## begin Extracted information
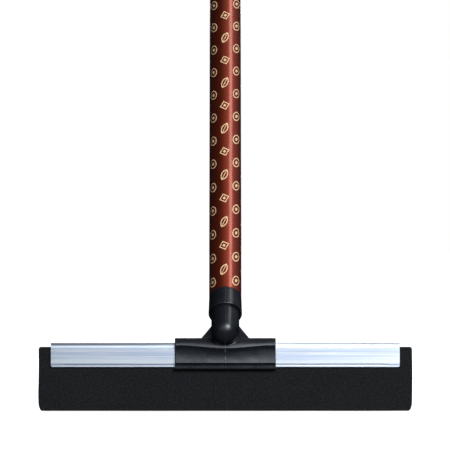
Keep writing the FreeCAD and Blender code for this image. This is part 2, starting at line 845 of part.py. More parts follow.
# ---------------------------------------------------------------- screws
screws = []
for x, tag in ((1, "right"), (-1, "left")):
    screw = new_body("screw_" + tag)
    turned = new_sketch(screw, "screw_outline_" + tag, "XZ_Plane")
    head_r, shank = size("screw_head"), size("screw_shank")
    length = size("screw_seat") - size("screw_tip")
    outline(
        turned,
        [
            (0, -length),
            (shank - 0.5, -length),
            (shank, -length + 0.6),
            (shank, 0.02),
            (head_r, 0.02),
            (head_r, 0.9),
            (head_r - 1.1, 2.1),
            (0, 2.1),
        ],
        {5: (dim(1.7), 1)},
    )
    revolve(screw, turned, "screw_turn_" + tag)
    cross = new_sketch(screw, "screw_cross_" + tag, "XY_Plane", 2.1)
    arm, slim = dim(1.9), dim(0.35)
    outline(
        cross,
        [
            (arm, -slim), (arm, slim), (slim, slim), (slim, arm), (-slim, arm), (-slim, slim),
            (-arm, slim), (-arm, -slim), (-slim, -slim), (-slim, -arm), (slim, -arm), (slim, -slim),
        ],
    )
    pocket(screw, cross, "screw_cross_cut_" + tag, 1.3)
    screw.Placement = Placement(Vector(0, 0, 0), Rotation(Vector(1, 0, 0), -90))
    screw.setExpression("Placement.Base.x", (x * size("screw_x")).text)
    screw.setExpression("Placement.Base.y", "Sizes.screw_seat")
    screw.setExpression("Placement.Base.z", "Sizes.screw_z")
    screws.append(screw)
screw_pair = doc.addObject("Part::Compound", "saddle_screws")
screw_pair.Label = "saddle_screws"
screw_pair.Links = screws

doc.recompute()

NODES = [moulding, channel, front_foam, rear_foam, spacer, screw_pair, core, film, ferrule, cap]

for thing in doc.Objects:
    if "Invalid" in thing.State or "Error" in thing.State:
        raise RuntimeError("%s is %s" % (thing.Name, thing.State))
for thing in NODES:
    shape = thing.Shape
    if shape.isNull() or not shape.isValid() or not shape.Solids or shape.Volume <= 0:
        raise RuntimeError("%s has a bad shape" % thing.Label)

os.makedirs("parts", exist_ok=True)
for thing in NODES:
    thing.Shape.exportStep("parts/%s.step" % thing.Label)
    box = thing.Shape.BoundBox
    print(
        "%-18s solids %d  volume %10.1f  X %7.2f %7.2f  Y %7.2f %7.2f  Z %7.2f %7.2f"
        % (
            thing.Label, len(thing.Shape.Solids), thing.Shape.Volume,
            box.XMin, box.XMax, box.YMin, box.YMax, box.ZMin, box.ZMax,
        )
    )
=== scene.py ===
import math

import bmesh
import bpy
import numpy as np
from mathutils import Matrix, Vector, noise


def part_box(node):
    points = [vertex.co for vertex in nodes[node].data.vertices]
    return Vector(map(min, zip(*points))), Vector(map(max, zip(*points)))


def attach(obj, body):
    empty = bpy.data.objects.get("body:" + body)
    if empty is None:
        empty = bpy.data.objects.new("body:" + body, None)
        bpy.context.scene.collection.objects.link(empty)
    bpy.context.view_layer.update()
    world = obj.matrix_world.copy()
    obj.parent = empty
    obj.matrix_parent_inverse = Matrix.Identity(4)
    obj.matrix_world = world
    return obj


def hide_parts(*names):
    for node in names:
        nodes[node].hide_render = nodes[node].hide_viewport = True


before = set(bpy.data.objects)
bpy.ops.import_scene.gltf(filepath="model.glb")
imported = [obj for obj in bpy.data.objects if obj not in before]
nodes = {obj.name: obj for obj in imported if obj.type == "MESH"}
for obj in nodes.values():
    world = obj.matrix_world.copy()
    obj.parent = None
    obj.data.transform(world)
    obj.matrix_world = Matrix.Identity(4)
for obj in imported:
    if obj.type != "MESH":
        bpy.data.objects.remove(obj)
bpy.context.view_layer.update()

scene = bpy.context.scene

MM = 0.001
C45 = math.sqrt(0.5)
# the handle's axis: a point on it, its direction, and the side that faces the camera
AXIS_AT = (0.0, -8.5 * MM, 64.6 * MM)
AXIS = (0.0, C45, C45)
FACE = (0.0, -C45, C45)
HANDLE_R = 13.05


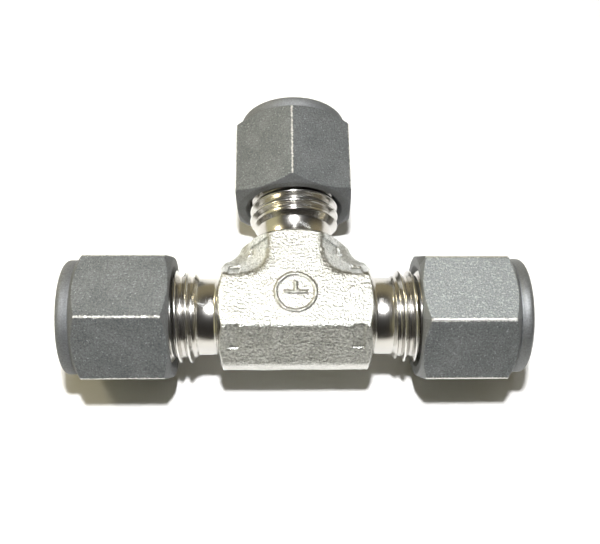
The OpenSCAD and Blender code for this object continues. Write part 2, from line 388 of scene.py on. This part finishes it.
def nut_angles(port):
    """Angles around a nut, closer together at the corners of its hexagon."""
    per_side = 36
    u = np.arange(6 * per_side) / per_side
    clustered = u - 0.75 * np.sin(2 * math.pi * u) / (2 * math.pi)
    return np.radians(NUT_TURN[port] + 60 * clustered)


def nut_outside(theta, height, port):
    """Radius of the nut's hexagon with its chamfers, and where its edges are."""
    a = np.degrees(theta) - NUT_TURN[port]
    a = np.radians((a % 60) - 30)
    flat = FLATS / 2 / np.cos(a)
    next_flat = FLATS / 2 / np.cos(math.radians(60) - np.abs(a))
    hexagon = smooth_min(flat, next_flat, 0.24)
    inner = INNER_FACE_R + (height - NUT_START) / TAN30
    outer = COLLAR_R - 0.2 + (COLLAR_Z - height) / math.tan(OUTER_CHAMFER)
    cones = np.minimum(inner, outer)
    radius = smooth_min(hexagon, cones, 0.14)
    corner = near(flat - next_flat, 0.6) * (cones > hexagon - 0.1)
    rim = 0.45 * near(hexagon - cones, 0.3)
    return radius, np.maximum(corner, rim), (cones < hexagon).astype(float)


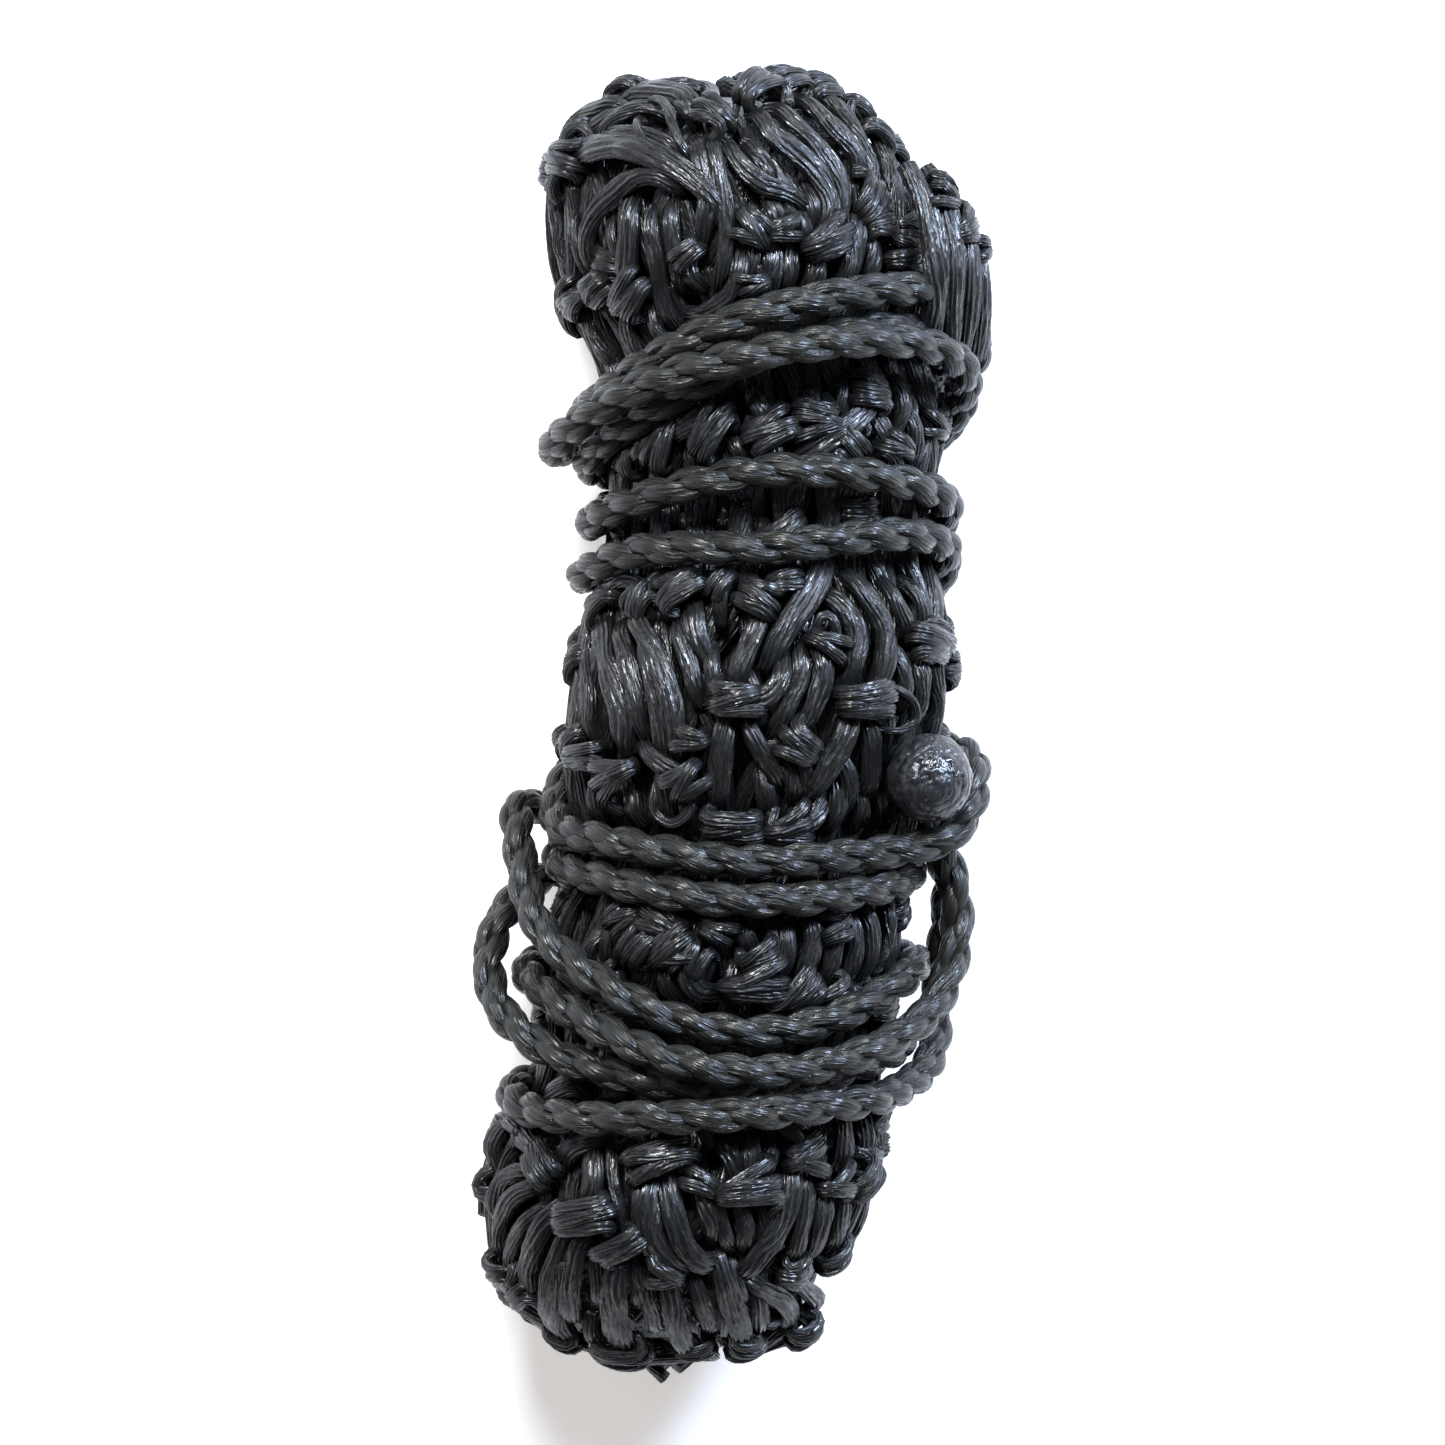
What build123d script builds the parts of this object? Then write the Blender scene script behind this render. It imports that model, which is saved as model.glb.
## end Extracted information
— The request —
Quote the listing in full, please, keeping every line exact.

— Response below —
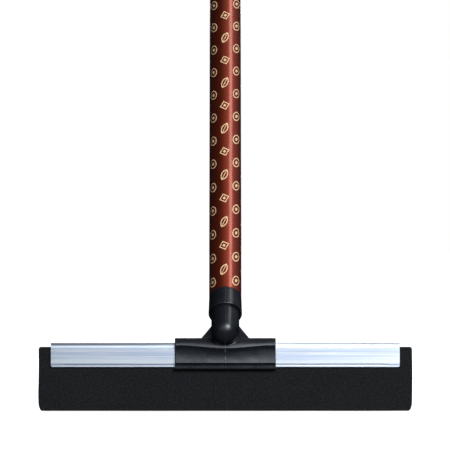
Keep writing the FreeCAD and Blender code for this image. This is part 2, starting at line 845 of part.py. More parts follow.
# ---------------------------------------------------------------- screws
screws = []
for x, tag in ((1, "right"), (-1, "left")):
    screw = new_body("screw_" + tag)
    turned = new_sketch(screw, "screw_outline_" + tag, "XZ_Plane")
    head_r, shank = size("screw_head"), size("screw_shank")
    length = size("screw_seat") - size("screw_tip")
    outline(
        turned,
        [
            (0, -length),
            (shank - 0.5, -length),
            (shank, -length + 0.6),
            (shank, 0.02),
            (head_r, 0.02),
            (head_r, 0.9),
            (head_r - 1.1, 2.1),
            (0, 2.1),
        ],
        {5: (dim(1.7), 1)},
    )
    revolve(screw, turned, "screw_turn_" + tag)
    cross = new_sketch(screw, "screw_cross_" + tag, "XY_Plane", 2.1)
    arm, slim = dim(1.9), dim(0.35)
    outline(
        cross,
        [
            (arm, -slim), (arm, slim), (slim, slim), (slim, arm), (-slim, arm), (-slim, slim),
            (-arm, slim), (-arm, -slim), (-slim, -slim), (-slim, -arm), (slim, -arm), (slim, -slim),
        ],
    )
    pocket(screw, cross, "screw_cross_cut_" + tag, 1.3)
    screw.Placement = Placement(Vector(0, 0, 0), Rotation(Vector(1, 0, 0), -90))
    screw.setExpression("Placement.Base.x", (x * size("screw_x")).text)
    screw.setExpression("Placement.Base.y", "Sizes.screw_seat")
    screw.setExpression("Placement.Base.z", "Sizes.screw_z")
    screws.append(screw)
screw_pair = doc.addObject("Part::Compound", "saddle_screws")
screw_pair.Label = "saddle_screws"
screw_pair.Links = screws

doc.recompute()

NODES = [moulding, channel, front_foam, rear_foam, spacer, screw_pair, core, film, ferrule, cap]

for thing in doc.Objects:
    if "Invalid" in thing.State or "Error" in thing.State:
        raise RuntimeError("%s is %s" % (thing.Name, thing.State))
for thing in NODES:
    shape = thing.Shape
    if shape.isNull() or not shape.isValid() or not shape.Solids or shape.Volume <= 0:
        raise RuntimeError("%s has a bad shape" % thing.Label)

os.makedirs("parts", exist_ok=True)
for thing in NODES:
    thing.Shape.exportStep("parts/%s.step" % thing.Label)
    box = thing.Shape.BoundBox
    print(
        "%-18s solids %d  volume %10.1f  X %7.2f %7.2f  Y %7.2f %7.2f  Z %7.2f %7.2f"
        % (
            thing.Label, len(thing.Shape.Solids), thing.Shape.Volume,
            box.XMin, box.XMax, box.YMin, box.YMax, box.ZMin, box.ZMax,
        )
    )
=== scene.py ===
import math

import bmesh
import bpy
import numpy as np
from mathutils import Matrix, Vector, noise


def part_box(node):
    points = [vertex.co for vertex in nodes[node].data.vertices]
    return Vector(map(min, zip(*points))), Vector(map(max, zip(*points)))


def attach(obj, body):
    empty = bpy.data.objects.get("body:" + body)
    if empty is None:
        empty = bpy.data.objects.new("body:" + body, None)
        bpy.context.scene.collection.objects.link(empty)
    bpy.context.view_layer.update()
    world = obj.matrix_world.copy()
    obj.parent = empty
    obj.matrix_parent_inverse = Matrix.Identity(4)
    obj.matrix_world = world
    return obj


def hide_parts(*names):
    for node in names:
        nodes[node].hide_render = nodes[node].hide_viewport = True


before = set(bpy.data.objects)
bpy.ops.import_scene.gltf(filepath="model.glb")
imported = [obj for obj in bpy.data.objects if obj not in before]
nodes = {obj.name: obj for obj in imported if obj.type == "MESH"}
for obj in nodes.values():
    world = obj.matrix_world.copy()
    obj.parent = None
    obj.data.transform(world)
    obj.matrix_world = Matrix.Identity(4)
for obj in imported:
    if obj.type != "MESH":
        bpy.data.objects.remove(obj)
bpy.context.view_layer.update()

scene = bpy.context.scene

MM = 0.001
C45 = math.sqrt(0.5)
# the handle's axis: a point on it, its direction, and the side that faces the camera
AXIS_AT = (0.0, -8.5 * MM, 64.6 * MM)
AXIS = (0.0, C45, C45)
FACE = (0.0, -C45, C45)
HANDLE_R = 13.05


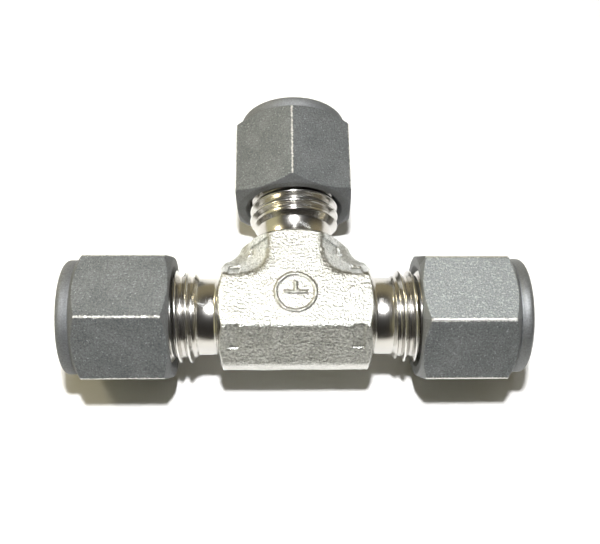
The OpenSCAD and Blender code for this object continues. Write part 2, from line 388 of scene.py on. This part finishes it.
def nut_angles(port):
    """Angles around a nut, closer together at the corners of its hexagon."""
    per_side = 36
    u = np.arange(6 * per_side) / per_side
    clustered = u - 0.75 * np.sin(2 * math.pi * u) / (2 * math.pi)
    return np.radians(NUT_TURN[port] + 60 * clustered)


def nut_outside(theta, height, port):
    """Radius of the nut's hexagon with its chamfers, and where its edges are."""
    a = np.degrees(theta) - NUT_TURN[port]
    a = np.radians((a % 60) - 30)
    flat = FLATS / 2 / np.cos(a)
    next_flat = FLATS / 2 / np.cos(math.radians(60) - np.abs(a))
    hexagon = smooth_min(flat, next_flat, 0.24)
    inner = INNER_FACE_R + (height - NUT_START) / TAN30
    outer = COLLAR_R - 0.2 + (COLLAR_Z - height) / math.tan(OUTER_CHAMFER)
    cones = np.minimum(inner, outer)
    radius = smooth_min(hexagon, cones, 0.14)
    corner = near(flat - next_flat, 0.6) * (cones > hexagon - 0.1)
    rim = 0.45 * near(hexagon - cones, 0.3)
    return radius, np.maximum(corner, rim), (cones < hexagon).astype(float)


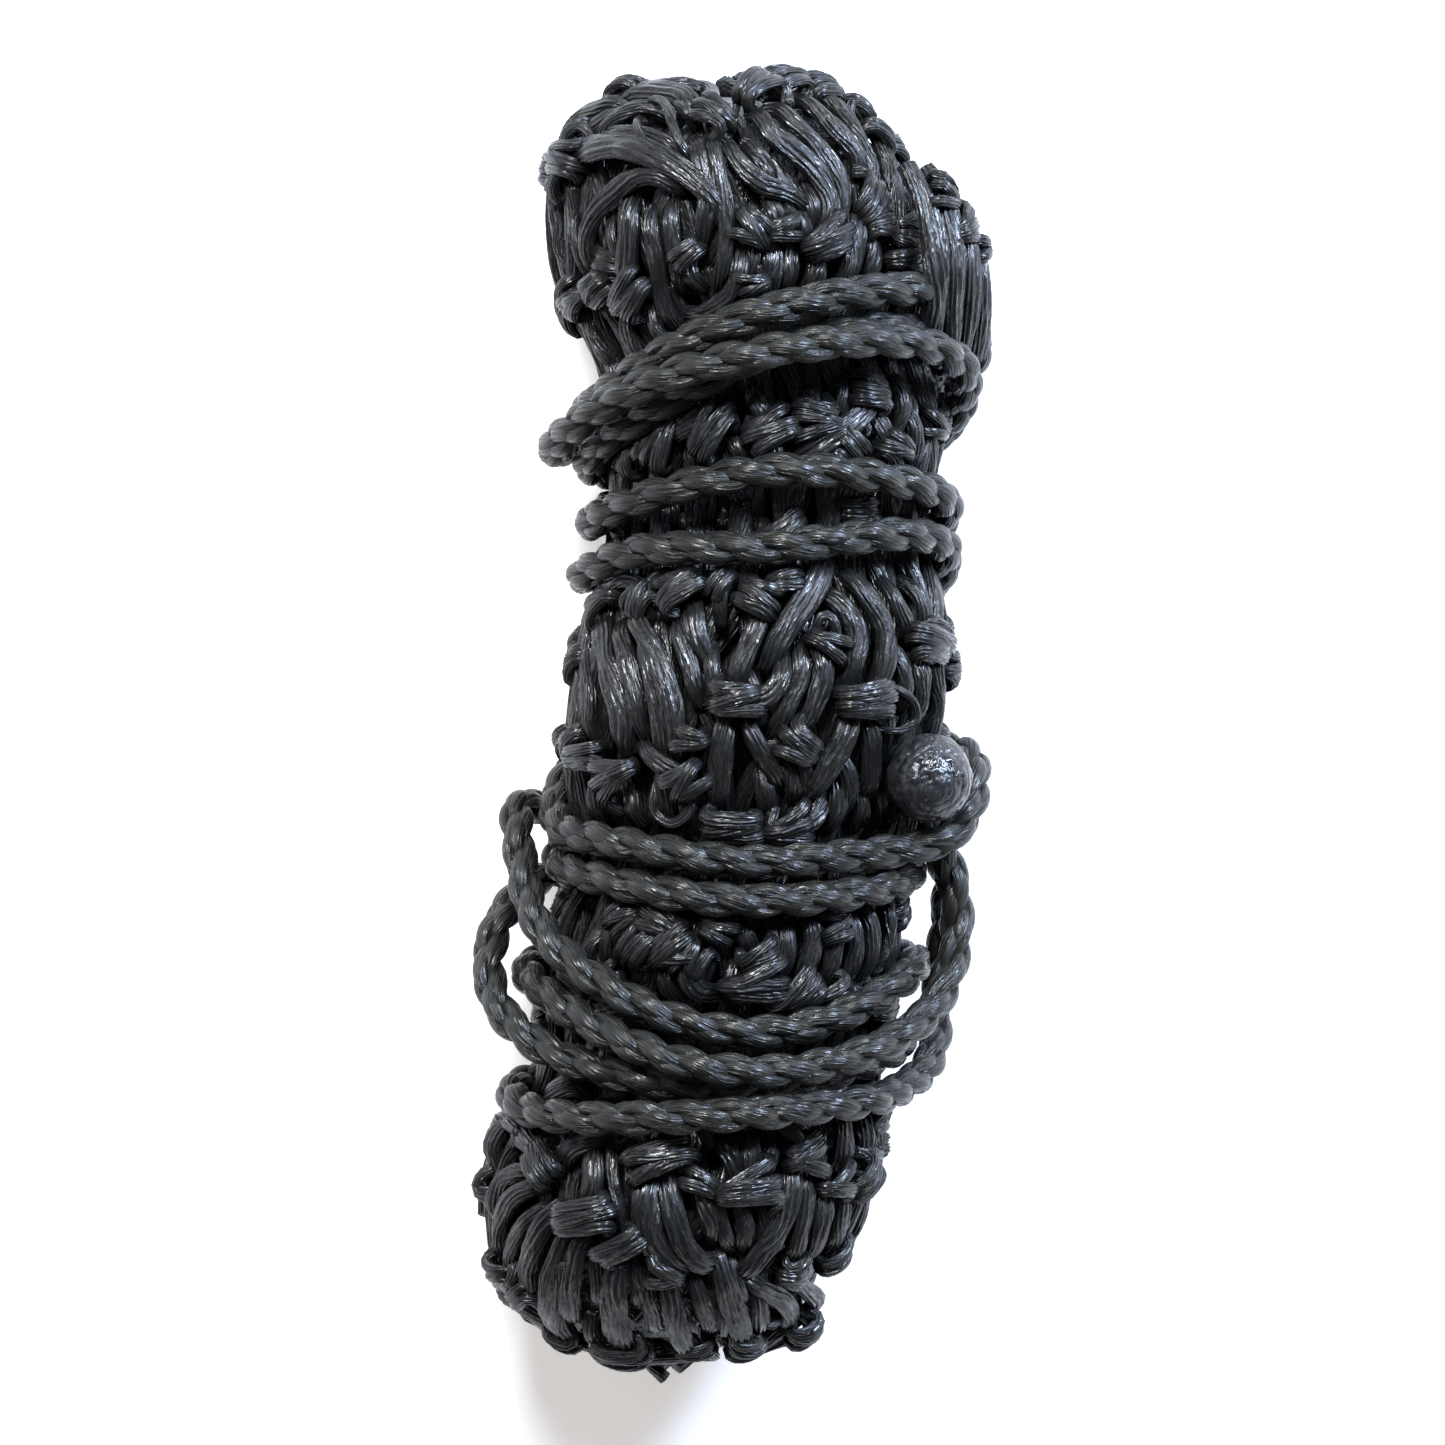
What build123d script builds the parts of this object? Then write the Blender scene script behind this render. It imports that model, which is saved as model.glb.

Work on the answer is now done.